Two new units are planned at Ibrahimpatnam, Ranga Reddy district, Telangana and Amravati, Maharashtra.

==History==
India began to develop indigenous missiles through the Integrated Guided Missile Development Programme (IGMDP), which allowed BDL to be closely involved with the programme, wherein it was identified as the prime production agency. This opened up a plethora of opportunities to assimilate advanced manufacturing and programme management technologies and skills. Responding to the concurrent engineering approaches adopted by the Defence Research and Development Organisation (DRDO) in the Integrated Guided Missile Development Programme (IGMDP), BDL was seen as a reliable and trust worthy partner, and resulted in the induction of India's first state-of-the-art surface-to-surface missile Prithvi. BDL has delivered Prithvi to the three services as per requirements. BDL has forayed into the field of underwater weapon systems and air-to-air missiles, and associated equipment, with technology support from the DRDO and other players in this domain.

==Operations==
BDL has been consistently incurring profits and has been nominated as a Mini Ratna – Category-I Company by the Government of India. Showing steady progress in its operations over the years, BDL achieved a record sales turnover of ₹1,075 crore in 2012–13. BDL has orders worth over ₹1,800 crore. Keeping pace with the modernisation of the Indian Armed Forces, BDL is poised to enter new avenues of manufacturing covering a wide range of weapon systems such as: surface-to-air missiles, air defence systems, heavy weight torpedoes, air-to-air missiles, making it a defence equipment manufacturer. BDL has also entered the arena of refurbishment of old missiles.

==Products and services==

===Indigenous missiles===
BDL is the nodal agency for the production of missiles developed by India. The first such missile that entered production of dynamics with BDL was the Prithvi missile.
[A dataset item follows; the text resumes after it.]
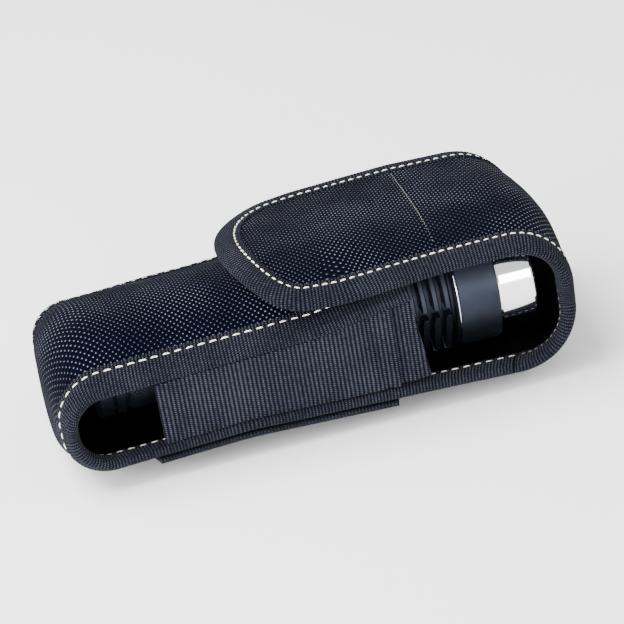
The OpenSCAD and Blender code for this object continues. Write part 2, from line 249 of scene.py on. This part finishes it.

BDL manufactures a range of missiles for the Indian Armed Forces some prominent products are listed below:

- Agni
In 1998, BDL produced Agni-I, which was inducted into the Indian Armed Forces. BDL also manufactures other missiles and systems for the Indian Armed Forces

- Akash
Akash (Sanskrit: आकाश Ākāś "Sky") is a medium-range surface-to-air missile defence system developed by the Defence Research and Development Organisation (DRDO), and supported by Ordnance Factories Board and Bharat Electronics (BEL) in India. The missile system can target aircraft up to 30 km away, at altitudes up to 18,000 m. A pre-fragmented warhead could potentially give the missile the capability to destroy both aircraft and warheads from ballistic missiles. It is in operational service with the Indian Army and the Indian Air Force.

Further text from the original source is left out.